I'll update as I have more to share.

Rob Beckers
24th May 2010, 12:40
Crikey Rob! You don't do things half-way, do you! :blink:
That thing is massive...

What swept area are you planning on, and what is your average annual wind speed over there?

As to finding cheap stuff in Canada: Besides the few highlights such as Princess Auto I hear you. People here really get ripped on a daily basis. What I do quite a bit is buy in the USA (mail order), and ship to a UPS Store just over the border. I then drive down, pick it up, and pay the GST/PST at the border. At least that avoids the brokerage costs, which make it impossible to buy anything that is under a few hundred bucks (or rather, you can buy it and ship across the border, but brokerage will add a very large percentage to the price).

-RoB-

Rob Stephens
24th May 2010, 14:00
Crikey Rob! You don't do things half-way, do you! :blink:
That thing is massive...

What swept area are you planning on, and what is your average annual wind speed over there?

As to finding cheap stuff in Canada: Besides the few highlights such as Princess Auto I hear you. People here really get ripped on a daily basis. What I do quite a bit is buy in the USA (mail order), and ship to a UPS Store just over the border. I then drive down, pick it up, and pay the GST/PST at the border. At least that avoids the brokerage costs, which make it impossible to buy anything that is under a few hundred bucks (or rather, you can buy it and ship across the border, but brokerage will add a very large percentage to the price).

-RoB-

I tend to go into overkill mode when I build stuff anyhow but the sheer magnitude of this project is a first for me. It will also be the last big hurrah in my case. I really do need a large machine because I want to make heat as well. I just cannot afford to pay the utility companies any longer and we are about to get clobbered with some healthy price increases across the board. I compromised on the size though. Originally my target was a 40 kW machine, HAWT and 75 foot self supporting tower planted in concrete. Because of chronic health disability from a highway head-on, that just wasn't to be. This one represents a doable compromise. I'm glad I started when I did. No way I could tackle something this physically hard now as my health continues to deteriorate. Even if I was totally well once a fellow passes 55 he probably shouldn't be tackling such physically challenging projects all by his'self anyhow. I saw what I was up against and really pushed myself. I have been climbing around on the tower welding more criss-crosses in place Friday, rested Saturday because of rain and hit 'er again yesterday. Today a perfect day to work outdoors and I cannot move, too much pain.

Swept area rectangle, i.e. height of blades x width of the swept circle = 21ft x 24 ft = 504 ft^2 or 46.7m^2. Average annual windspeed 7 m/sec. There are many days with 10-11 m/sec winds. Winter is the windiest time and that is when I need heat. I am in a good area for wind. The huge Melancthon Grey wind farm, home to about 100, 1.5 MW turbines is immediately west of me. I can see about 13 of them standing in my backyard. From my maintenance platform on the homebrew I can see them all. Magnificent! I look at those $3 Million beauties every day and with mine still not finished and here it is into year four of construction I have to tell you that I have a serious case of wind turbine envy!

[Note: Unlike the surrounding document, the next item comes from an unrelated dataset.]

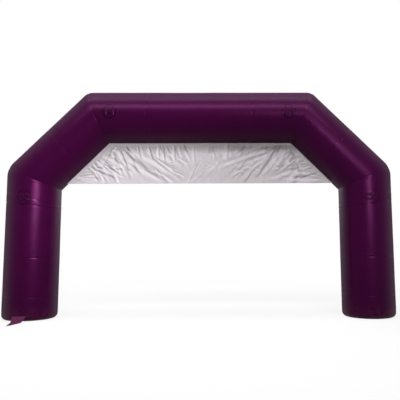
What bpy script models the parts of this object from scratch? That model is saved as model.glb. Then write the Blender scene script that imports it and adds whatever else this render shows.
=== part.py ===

I no longer drive to the US. I am afraid to set foot there. Ten years ago I used to attend a very good Hamfest in Rochester, NY, and also the world's largest one in Dayton, OH. I also liked to attend a Antique Wireless Association meet in Rochester and a smaller one held in Buffalo each year. They were the best places to find those odd bits of electronic parts one needs for R&D or out there DIY.

I recently purchased a pair of Chinese made STC 24 kW/30kVA, 12 wire, 3-phase, 480 volt, 1800 RPM gen heads from a vendor in Georgia, USA. Shipping and brokerage added a LOT. Had to do it though. I needed one for my new diesel genset I built to run the shop and house and the other to use in my VAWT. Purchasing two at the same time saved a lot of money on the logistics. For example you pay almost the same if there is 400 lbs on a pallet or 800 lbs.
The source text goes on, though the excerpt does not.